> WHAT NEEDS TO BE DONE: Return the listing below in full, with every line exactly as it is.

** start **

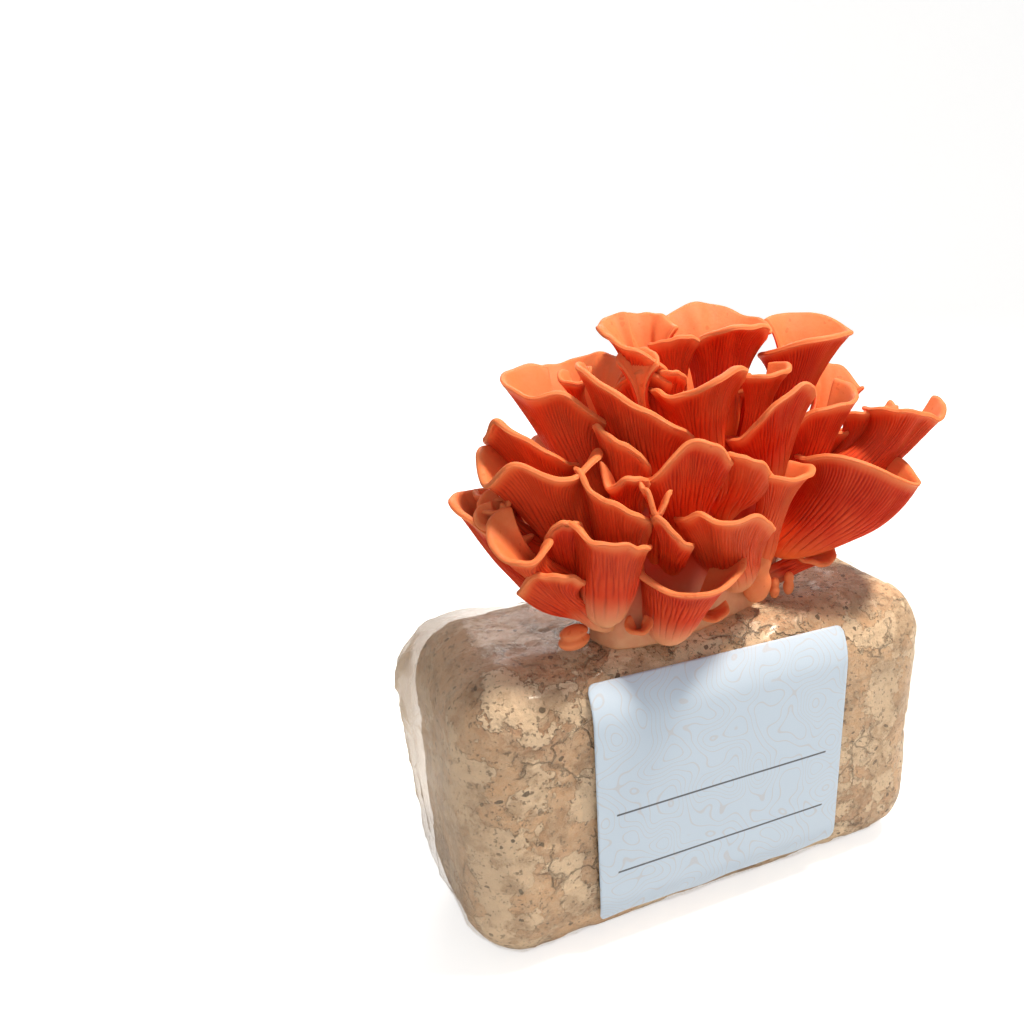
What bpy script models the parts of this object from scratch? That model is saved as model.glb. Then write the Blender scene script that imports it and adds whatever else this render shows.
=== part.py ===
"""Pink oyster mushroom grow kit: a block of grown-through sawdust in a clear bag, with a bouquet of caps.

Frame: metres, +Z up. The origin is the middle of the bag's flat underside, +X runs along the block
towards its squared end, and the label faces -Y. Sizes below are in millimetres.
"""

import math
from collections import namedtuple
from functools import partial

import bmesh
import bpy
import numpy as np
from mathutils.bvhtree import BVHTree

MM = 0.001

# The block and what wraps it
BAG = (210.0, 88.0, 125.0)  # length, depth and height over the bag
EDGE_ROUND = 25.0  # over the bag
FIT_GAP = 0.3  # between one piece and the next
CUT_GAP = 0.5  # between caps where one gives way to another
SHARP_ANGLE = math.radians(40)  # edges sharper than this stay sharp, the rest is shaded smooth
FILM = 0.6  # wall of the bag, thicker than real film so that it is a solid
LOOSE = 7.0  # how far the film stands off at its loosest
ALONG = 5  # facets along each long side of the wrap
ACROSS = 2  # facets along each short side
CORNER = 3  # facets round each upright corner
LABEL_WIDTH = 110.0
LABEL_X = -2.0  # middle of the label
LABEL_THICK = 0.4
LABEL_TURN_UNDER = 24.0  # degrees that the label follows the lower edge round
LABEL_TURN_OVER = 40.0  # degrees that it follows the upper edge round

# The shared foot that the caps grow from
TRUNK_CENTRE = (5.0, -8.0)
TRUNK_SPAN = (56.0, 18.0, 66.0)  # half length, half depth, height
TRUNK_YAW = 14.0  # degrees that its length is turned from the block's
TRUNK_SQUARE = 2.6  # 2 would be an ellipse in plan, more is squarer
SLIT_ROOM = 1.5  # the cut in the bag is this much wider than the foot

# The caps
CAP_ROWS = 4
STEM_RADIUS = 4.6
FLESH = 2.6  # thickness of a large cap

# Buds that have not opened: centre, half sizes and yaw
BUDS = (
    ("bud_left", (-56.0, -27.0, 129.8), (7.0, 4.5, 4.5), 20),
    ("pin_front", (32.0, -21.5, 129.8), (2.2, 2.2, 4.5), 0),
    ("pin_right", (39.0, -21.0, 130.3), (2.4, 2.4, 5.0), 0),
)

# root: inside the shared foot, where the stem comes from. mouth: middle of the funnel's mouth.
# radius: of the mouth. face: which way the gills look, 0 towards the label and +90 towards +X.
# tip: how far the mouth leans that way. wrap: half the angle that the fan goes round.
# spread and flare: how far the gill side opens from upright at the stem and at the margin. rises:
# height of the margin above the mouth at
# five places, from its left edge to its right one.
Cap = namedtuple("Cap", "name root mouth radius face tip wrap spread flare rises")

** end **

> RESULT BELOW:
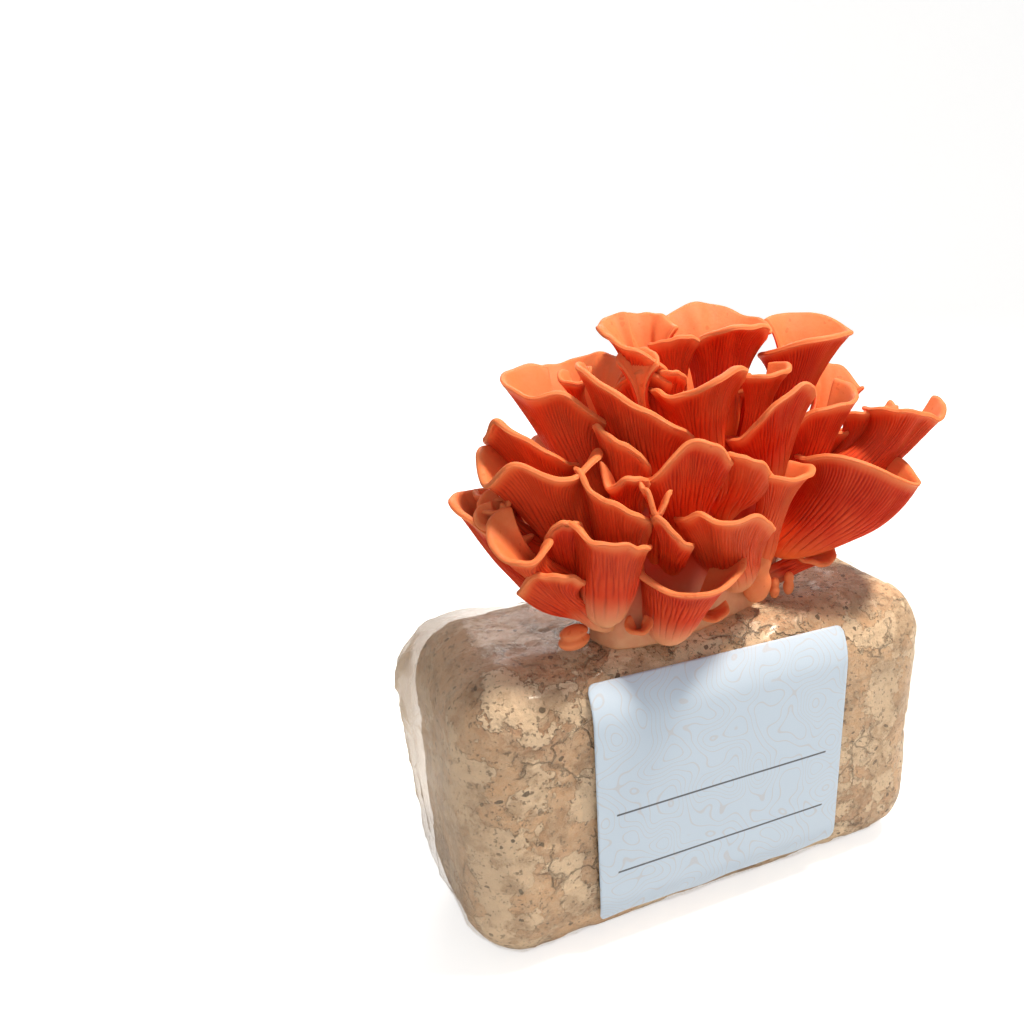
What bpy script models the parts of this object from scratch? That model is saved as model.glb. Then write the Blender scene script that imports it and adds whatever else this render shows.
=== part.py ===
"""Pink oyster mushroom grow kit: a block of grown-through sawdust in a clear bag, with a bouquet of caps.

Frame: metres, +Z up. The origin is the middle of the bag's flat underside, +X runs along the block
towards its squared end, and the label faces -Y. Sizes below are in millimetres.
"""

import math
from collections import namedtuple
from functools import partial

import bmesh
import bpy
import numpy as np
from mathutils.bvhtree import BVHTree

MM = 0.001

# The block and what wraps it
BAG = (210.0, 88.0, 125.0)  # length, depth and height over the bag
EDGE_ROUND = 25.0  # over the bag
FIT_GAP = 0.3  # between one piece and the next
CUT_GAP = 0.5  # between caps where one gives way to another
SHARP_ANGLE = math.radians(40)  # edges sharper than this stay sharp, the rest is shaded smooth
FILM = 0.6  # wall of the bag, thicker than real film so that it is a solid
LOOSE = 7.0  # how far the film stands off at its loosest
ALONG = 5  # facets along each long side of the wrap
ACROSS = 2  # facets along each short side
CORNER = 3  # facets round each upright corner
LABEL_WIDTH = 110.0
LABEL_X = -2.0  # middle of the label
LABEL_THICK = 0.4
LABEL_TURN_UNDER = 24.0  # degrees that the label follows the lower edge round
LABEL_TURN_OVER = 40.0  # degrees that it follows the upper edge round

# The shared foot that the caps grow from
TRUNK_CENTRE = (5.0, -8.0)
TRUNK_SPAN = (56.0, 18.0, 66.0)  # half length, half depth, height
TRUNK_YAW = 14.0  # degrees that its length is turned from the block's
TRUNK_SQUARE = 2.6  # 2 would be an ellipse in plan, more is squarer
SLIT_ROOM = 1.5  # the cut in the bag is this much wider than the foot

# The caps
CAP_ROWS = 4
STEM_RADIUS = 4.6
FLESH = 2.6  # thickness of a large cap

# Buds that have not opened: centre, half sizes and yaw
BUDS = (
    ("bud_left", (-56.0, -27.0, 129.8), (7.0, 4.5, 4.5), 20),
    ("pin_front", (32.0, -21.5, 129.8), (2.2, 2.2, 4.5), 0),
    ("pin_right", (39.0, -21.0, 130.3), (2.4, 2.4, 5.0), 0),
)

# root: inside the shared foot, where the stem comes from. mouth: middle of the funnel's mouth.
# radius: of the mouth. face: which way the gills look, 0 towards the label and +90 towards +X.
# tip: how far the mouth leans that way. wrap: half the angle that the fan goes round.
# spread and flare: how far the gill side opens from upright at the stem and at the margin. rises:
# height of the margin above the mouth at
# five places, from its left edge to its right one.
Cap = namedtuple("Cap", "name root mouth radius face tip wrap spread flare rises")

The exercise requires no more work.